Militerisasi di Ruang Sipil
Dalam petisi yang dibacakan, para tokoh masyarakat itu menilai revisi UU TNI tidak memiliki urgensi dalam meningkatkan profesionalisme militer. Sebaliknya, sejumlah pasal dalam draf revisi justru berisiko membawa militer kembali ke ranah sipil, dengan memberi ruang bagi anggota TNI aktif untuk menduduki jabatan di institusi sipil seperti Kejaksaan Agung dan Kementerian Kelautan dan Perikanan.
“TNI adalah alat pertahanan negara yang dipersiapkan untuk perang, bukan untuk mengelola urusan sipil,” kata Isnur. Ia menambahkan, perluasan tugas militer yang diatur dalam revisi UU TNI bertentangan dengan prinsip supremasi sipil yang menjadi semangat reformasi 1998.
Menurut Dimas Bagus A, permasalahan utama yang harus didorong bukanlah revisi UU TNI, melainkan reformasi peradilan militer. “UU Peradilan Militer jauh lebih mendesak untuk direvisi agar ada kepastian hukum yang setara bagi anggota TNI yang melanggar hukum,” ujarnya.
Kontroversi Operasi Militer Selain Perang
Selain isu dwifungsi, para peserta konferensi pers juga menyoroti rencana perubahan aturan terkait Operasi Militer Selain Perang (OMSP). RUU TNI yang diajukan pemerintah memungkinkan pelibatan militer dalam berbagai tugas domestik tanpa persetujuan DPR, cukup melalui peraturan pemerintah. Langkah ini dinilai sebagai bentuk pengabaian prinsip kontrol sipil terhadap angkatan bersenjata.
“Kalau kita biarkan, ini bisa mengarah ke dominasi militer dalam kebijakan publik. Masalah narkotika, pangan, bahkan ibadah haji, semua berpotensi berada di bawah kendali TNI,” ujar Sumarsih.

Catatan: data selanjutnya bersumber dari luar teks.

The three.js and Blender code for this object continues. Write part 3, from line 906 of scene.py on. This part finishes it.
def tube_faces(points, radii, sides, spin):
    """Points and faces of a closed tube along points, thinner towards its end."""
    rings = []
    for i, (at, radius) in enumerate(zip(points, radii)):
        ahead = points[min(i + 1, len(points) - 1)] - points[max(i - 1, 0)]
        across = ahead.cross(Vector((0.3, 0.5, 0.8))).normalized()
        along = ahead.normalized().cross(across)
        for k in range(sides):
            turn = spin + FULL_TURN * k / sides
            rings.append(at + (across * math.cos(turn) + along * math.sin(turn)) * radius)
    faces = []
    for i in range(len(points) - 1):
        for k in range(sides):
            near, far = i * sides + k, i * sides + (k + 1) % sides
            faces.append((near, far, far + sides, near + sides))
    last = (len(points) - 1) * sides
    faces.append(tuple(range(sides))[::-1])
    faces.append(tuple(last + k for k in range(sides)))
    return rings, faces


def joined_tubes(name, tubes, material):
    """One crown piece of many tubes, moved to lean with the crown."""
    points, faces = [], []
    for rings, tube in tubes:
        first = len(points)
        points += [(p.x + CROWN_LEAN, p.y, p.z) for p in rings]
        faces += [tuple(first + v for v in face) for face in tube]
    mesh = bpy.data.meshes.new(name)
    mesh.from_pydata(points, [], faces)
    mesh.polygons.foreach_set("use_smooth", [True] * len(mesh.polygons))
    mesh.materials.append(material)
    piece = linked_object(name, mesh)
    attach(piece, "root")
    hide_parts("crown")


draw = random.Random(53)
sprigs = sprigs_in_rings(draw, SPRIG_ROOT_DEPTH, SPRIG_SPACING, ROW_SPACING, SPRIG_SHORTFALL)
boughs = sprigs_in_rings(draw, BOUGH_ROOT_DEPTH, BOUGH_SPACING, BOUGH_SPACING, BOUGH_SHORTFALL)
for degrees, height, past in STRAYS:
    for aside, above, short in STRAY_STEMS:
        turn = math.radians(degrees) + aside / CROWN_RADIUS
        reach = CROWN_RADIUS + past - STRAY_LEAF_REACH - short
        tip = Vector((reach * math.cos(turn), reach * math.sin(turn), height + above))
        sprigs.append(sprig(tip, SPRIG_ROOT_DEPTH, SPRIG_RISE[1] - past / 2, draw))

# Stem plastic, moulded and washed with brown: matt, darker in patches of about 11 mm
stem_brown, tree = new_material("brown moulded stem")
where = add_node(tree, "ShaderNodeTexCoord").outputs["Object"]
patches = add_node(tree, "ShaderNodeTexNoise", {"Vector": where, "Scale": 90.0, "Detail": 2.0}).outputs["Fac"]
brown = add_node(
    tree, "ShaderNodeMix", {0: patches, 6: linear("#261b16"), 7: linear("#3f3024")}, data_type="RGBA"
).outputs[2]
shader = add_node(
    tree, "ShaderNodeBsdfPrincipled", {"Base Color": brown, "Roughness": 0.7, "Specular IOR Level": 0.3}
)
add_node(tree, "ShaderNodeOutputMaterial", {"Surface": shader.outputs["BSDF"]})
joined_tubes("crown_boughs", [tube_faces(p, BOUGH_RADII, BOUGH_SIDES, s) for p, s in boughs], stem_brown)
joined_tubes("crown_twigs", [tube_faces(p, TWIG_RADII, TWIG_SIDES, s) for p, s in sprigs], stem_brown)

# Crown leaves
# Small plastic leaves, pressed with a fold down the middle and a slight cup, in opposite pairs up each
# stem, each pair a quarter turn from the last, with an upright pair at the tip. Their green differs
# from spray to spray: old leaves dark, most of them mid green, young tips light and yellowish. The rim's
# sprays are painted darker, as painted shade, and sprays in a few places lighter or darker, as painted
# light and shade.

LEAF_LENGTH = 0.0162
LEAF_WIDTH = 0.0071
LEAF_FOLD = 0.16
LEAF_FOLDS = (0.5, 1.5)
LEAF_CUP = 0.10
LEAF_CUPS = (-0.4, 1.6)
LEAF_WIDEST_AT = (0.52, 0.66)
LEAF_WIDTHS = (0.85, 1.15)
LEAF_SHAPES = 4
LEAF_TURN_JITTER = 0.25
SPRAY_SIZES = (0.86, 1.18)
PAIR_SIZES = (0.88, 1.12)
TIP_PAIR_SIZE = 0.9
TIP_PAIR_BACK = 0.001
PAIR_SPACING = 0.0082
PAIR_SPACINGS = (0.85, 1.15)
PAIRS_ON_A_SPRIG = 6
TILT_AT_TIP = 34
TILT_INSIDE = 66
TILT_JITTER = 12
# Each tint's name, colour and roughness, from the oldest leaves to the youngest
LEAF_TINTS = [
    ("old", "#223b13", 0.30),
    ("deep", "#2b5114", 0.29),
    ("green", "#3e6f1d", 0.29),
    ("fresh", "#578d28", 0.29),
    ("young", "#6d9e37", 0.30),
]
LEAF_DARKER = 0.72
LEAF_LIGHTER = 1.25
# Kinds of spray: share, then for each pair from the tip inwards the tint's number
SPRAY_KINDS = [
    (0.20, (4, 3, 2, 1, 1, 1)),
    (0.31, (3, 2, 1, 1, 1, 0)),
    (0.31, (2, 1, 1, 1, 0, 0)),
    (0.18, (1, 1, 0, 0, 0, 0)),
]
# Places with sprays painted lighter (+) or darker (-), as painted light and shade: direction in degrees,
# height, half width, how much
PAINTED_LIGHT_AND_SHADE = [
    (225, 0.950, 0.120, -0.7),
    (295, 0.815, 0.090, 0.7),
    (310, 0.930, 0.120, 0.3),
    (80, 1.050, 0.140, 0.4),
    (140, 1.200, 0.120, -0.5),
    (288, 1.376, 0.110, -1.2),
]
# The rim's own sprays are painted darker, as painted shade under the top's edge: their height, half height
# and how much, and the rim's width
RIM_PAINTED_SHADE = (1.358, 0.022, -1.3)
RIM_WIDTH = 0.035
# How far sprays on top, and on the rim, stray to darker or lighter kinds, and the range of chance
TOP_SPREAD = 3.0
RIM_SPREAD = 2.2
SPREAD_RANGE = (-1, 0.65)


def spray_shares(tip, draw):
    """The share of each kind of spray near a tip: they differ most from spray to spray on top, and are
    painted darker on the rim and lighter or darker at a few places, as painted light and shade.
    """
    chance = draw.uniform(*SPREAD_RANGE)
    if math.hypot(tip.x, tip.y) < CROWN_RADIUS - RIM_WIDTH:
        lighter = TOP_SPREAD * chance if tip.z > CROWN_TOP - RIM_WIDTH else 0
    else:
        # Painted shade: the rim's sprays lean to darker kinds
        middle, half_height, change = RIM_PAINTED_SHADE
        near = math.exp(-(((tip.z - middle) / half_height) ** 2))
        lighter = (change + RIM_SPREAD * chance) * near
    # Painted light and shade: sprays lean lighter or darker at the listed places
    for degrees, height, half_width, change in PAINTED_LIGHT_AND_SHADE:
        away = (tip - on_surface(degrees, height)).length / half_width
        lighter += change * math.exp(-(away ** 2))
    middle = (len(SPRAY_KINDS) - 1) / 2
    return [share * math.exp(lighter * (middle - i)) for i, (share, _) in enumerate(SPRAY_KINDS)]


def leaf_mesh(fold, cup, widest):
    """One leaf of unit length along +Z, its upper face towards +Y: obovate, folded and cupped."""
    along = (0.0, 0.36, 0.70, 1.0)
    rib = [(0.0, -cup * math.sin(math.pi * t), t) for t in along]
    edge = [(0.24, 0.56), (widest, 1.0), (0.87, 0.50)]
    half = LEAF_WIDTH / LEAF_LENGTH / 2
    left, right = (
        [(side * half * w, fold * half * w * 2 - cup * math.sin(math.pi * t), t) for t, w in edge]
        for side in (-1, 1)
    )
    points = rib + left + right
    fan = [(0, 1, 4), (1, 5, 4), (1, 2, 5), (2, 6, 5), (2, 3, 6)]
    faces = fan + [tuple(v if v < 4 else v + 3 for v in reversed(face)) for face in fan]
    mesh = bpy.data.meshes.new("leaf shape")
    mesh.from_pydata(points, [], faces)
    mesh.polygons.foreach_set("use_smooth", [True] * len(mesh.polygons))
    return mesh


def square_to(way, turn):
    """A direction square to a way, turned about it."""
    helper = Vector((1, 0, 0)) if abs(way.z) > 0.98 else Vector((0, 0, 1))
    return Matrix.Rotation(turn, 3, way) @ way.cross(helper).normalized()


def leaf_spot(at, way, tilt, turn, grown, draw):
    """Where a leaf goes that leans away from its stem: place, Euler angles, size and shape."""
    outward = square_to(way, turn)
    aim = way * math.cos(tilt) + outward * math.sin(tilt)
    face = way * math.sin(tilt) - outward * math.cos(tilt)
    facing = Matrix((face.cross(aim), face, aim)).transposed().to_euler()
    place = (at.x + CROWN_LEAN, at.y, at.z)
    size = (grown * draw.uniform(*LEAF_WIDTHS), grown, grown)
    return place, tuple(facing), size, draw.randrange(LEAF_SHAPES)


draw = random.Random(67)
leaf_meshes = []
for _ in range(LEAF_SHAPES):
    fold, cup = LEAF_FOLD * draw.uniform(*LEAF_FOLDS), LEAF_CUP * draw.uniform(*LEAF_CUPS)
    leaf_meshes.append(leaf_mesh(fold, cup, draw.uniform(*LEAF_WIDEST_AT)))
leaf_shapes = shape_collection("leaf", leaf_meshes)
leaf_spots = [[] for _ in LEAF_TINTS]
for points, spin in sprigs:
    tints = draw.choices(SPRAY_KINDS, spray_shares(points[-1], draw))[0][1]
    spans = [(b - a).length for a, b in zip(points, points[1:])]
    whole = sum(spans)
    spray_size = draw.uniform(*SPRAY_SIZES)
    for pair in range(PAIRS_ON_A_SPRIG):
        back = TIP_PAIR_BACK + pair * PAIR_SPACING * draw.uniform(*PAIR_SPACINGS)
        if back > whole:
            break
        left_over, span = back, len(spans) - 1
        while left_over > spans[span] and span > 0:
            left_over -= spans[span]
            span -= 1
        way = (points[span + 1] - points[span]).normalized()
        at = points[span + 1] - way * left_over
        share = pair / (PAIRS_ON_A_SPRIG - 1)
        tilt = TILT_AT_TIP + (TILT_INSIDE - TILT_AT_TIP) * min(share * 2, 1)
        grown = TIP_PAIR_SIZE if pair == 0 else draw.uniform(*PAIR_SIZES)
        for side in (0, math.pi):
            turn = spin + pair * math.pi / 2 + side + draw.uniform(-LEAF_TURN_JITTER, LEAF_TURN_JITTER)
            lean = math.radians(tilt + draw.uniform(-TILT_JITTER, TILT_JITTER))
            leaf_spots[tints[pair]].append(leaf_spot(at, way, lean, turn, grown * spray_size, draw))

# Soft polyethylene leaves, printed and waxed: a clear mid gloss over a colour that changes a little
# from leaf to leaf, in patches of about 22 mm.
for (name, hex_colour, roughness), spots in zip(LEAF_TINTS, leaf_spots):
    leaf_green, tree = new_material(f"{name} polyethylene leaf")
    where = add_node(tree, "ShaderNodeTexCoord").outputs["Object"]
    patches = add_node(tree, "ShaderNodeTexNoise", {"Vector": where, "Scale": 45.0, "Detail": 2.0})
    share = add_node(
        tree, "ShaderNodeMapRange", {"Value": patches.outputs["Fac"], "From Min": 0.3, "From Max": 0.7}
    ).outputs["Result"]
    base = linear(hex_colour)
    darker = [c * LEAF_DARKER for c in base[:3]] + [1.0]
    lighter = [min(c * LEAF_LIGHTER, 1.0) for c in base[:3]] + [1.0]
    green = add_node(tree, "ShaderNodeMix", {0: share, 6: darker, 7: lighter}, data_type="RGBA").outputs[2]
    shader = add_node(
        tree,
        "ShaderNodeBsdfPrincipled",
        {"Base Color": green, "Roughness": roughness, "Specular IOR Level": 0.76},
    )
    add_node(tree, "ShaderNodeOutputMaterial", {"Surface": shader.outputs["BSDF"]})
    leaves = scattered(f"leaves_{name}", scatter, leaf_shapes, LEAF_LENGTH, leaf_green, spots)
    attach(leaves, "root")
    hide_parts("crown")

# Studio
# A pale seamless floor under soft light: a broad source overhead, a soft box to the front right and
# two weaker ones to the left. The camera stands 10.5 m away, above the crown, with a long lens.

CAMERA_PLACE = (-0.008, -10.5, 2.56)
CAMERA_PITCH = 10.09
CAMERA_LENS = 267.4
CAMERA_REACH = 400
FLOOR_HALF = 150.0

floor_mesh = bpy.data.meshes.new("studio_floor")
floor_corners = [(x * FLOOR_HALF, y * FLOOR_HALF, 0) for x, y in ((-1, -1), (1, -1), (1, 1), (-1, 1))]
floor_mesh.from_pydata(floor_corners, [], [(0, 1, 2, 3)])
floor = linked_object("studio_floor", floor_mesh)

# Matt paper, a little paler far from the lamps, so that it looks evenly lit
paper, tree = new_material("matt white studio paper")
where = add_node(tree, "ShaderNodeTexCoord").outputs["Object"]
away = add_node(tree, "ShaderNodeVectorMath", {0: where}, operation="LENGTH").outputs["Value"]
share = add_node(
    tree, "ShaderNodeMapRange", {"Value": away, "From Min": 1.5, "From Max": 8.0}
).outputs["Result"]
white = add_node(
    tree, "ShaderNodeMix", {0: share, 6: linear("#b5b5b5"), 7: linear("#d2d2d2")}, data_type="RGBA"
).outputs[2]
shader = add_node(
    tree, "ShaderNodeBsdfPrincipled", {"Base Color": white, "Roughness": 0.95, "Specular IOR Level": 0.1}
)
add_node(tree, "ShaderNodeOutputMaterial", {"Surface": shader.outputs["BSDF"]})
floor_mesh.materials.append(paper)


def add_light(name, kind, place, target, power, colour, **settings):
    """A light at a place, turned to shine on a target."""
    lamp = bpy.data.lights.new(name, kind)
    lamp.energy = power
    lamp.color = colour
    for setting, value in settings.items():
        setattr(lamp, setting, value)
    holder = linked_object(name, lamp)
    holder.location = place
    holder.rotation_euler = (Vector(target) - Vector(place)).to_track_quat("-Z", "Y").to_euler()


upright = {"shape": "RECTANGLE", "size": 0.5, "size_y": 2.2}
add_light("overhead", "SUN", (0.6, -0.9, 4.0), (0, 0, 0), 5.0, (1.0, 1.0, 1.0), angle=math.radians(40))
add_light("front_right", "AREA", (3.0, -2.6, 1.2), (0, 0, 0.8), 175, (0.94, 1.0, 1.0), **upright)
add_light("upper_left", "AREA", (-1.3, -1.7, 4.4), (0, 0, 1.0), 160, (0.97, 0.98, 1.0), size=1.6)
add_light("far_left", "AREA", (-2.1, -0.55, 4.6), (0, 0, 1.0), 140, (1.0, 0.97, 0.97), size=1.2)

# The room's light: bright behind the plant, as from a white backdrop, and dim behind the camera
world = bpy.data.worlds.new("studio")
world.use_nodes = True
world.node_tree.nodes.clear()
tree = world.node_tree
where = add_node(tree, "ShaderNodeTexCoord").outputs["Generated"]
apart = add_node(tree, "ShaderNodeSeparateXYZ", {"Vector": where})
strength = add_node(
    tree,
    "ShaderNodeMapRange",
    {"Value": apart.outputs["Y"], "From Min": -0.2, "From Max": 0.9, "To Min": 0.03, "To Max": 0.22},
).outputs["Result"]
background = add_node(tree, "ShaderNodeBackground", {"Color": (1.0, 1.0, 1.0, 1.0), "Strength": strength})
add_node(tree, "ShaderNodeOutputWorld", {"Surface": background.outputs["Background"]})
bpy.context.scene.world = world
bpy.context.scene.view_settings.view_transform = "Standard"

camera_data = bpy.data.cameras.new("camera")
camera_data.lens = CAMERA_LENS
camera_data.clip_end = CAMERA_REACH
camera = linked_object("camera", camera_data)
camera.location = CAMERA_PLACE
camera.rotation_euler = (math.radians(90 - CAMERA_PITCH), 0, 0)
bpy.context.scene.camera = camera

Selain itu, petisi juga menyoroti keterlibatan TNI dalam upaya pemberantasan narkotika yang dinilai tidak sesuai dengan prinsip negara hukum. Mengadopsi pendekatan ‘war model’ seperti yang diterapkan oleh pemerintahan Rodrigo Duterte di Filipina dinilai berisiko memicu pelanggaran HAM.
Konferensi pers dan pembacaan petisi berlangsung selama kurang lebih 30 menit dan berakhir dengan tertib pada pukul 13.50 WIB.